Uganda’s opposition leader Robert Kyagulanyi aka Bobi Wine has called out the World Bank for overlooking other human rights violations.

In a tweet, Wine said the World Bank should ‘know’ that all human rights are human rights and not concentrate on those touching on same sex intimiate relationships.

The youthful politician, who is also a singer, challenged the World lender to focus on other human rights violations such as torture, detention without charge, mass murder, and rigging of elections.

He wrote, “It’s disturbing how institutions like these prioritize only gay rights and ignores all the other gross human rights violations, including mass murder, torture, detention without charge, and undermining democracy by rigging elections. Dear @WorldBank, all human rights are human rights!”

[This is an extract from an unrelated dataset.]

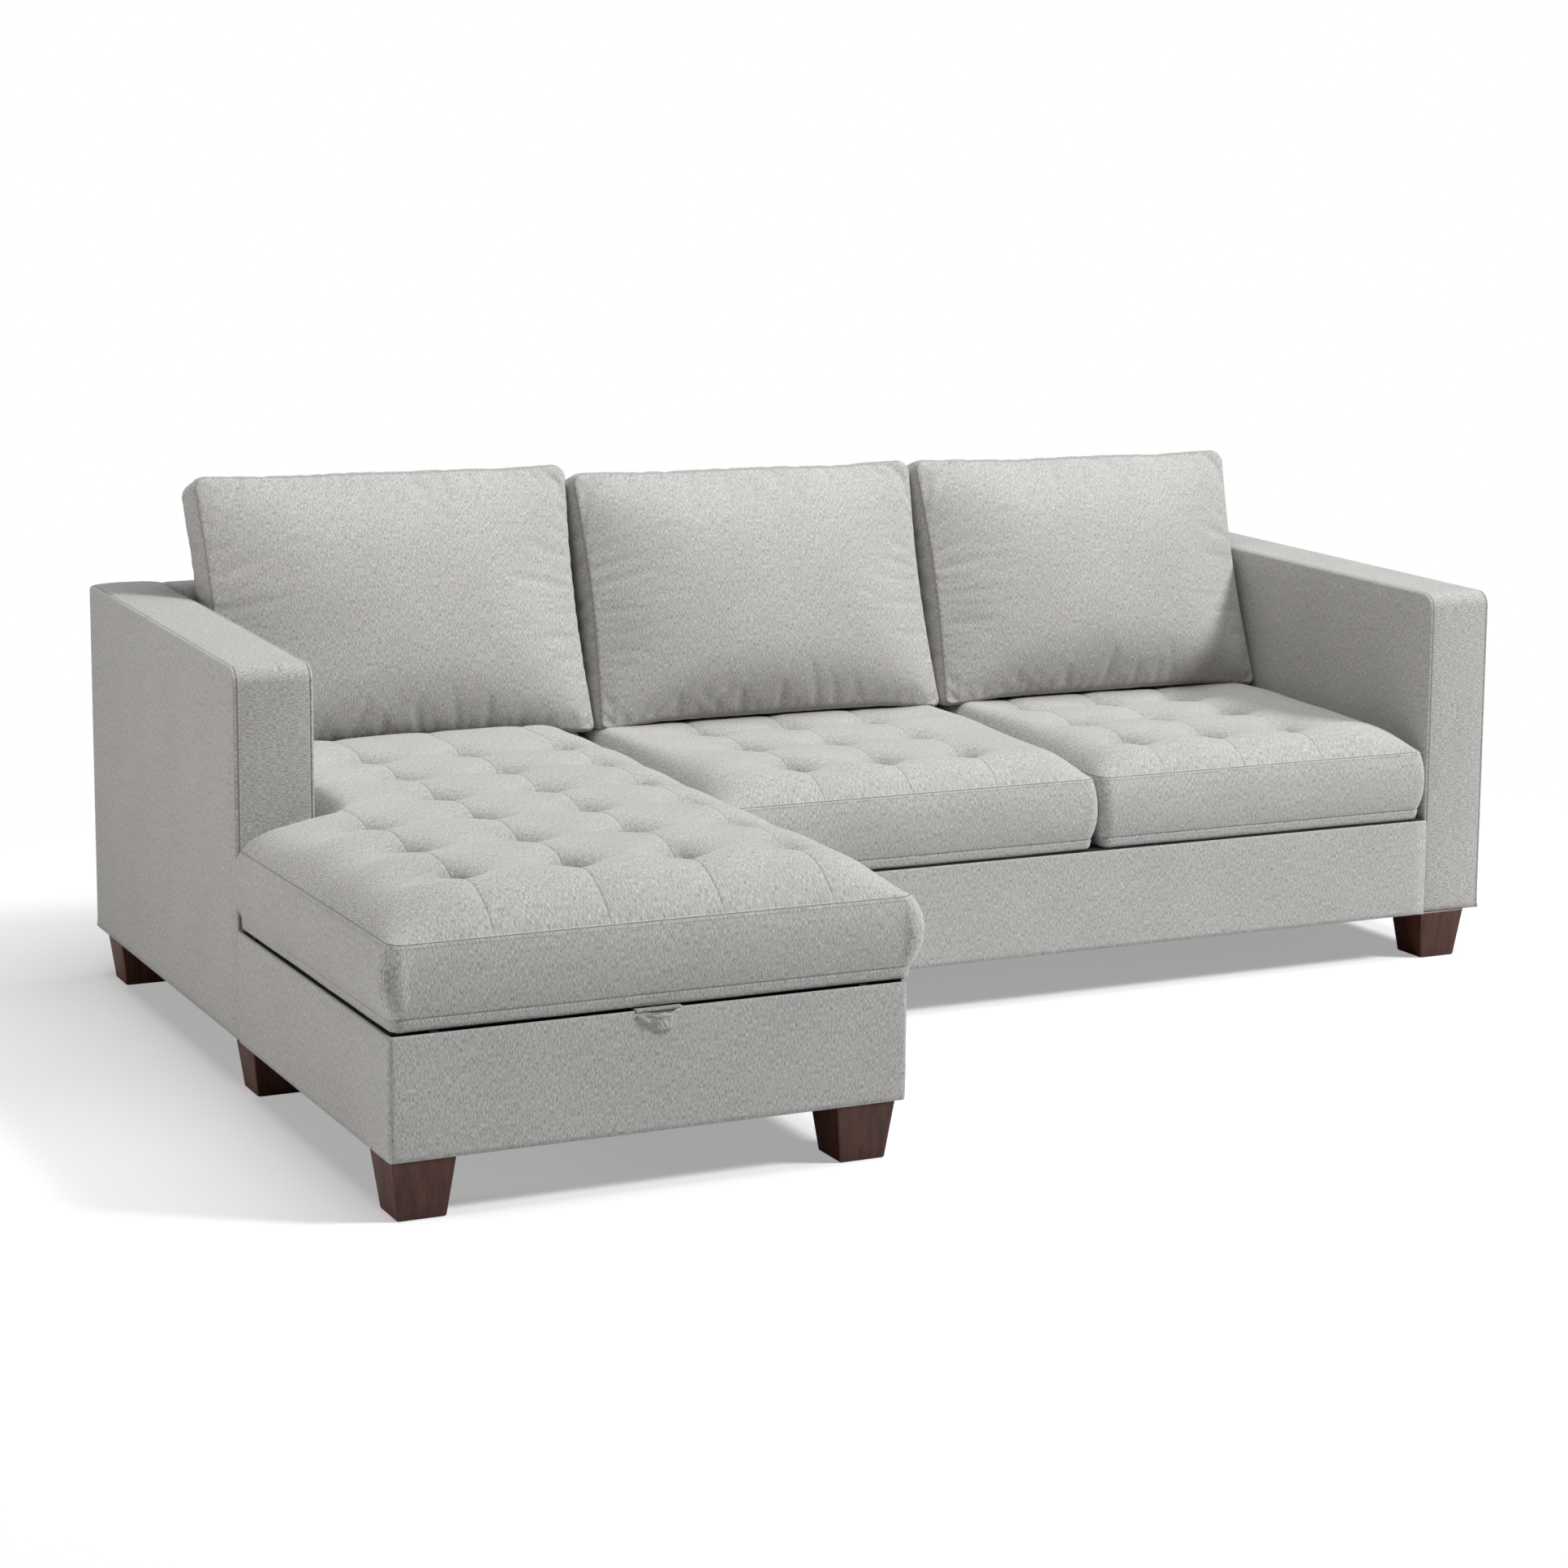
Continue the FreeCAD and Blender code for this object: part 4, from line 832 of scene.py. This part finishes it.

The comment came a day after the World Bank announced it had cut funding to Uganda following a move by President Yoweri Museveni to assent to what is considered the ‘harsh’ same-sex laws.

In a statement, the World Bank said Uganda’s Anti-Homosexuality Act fundamentally contradicted the bank’s values explaining that it undermines the efforts of inclusion and non-discrimination.

Then added, “Immediately after the law was enacted, the World Bank deployed a team to Uganda to review our portfolio in the context of the new legislation. That review determined additional measures are necessary to ensure projects are implemented in alignment with our environmental and social standards. We aim to protect sexual and gender minorities from discrimination and exclusion in the projects we finance. These measures are currently under discussion with the authorities.”

Museveni, 78, has, however said in his hand-written statement that it was unfortunate that the World Bank and other actors wanted to push them to accept a foreign culture that would see Ugandans abandon their faith, culture, principles, and sovereignty using money.

He added, “We are continuing to talk with the World Bank so that both they and we avoid this diversion if possible.”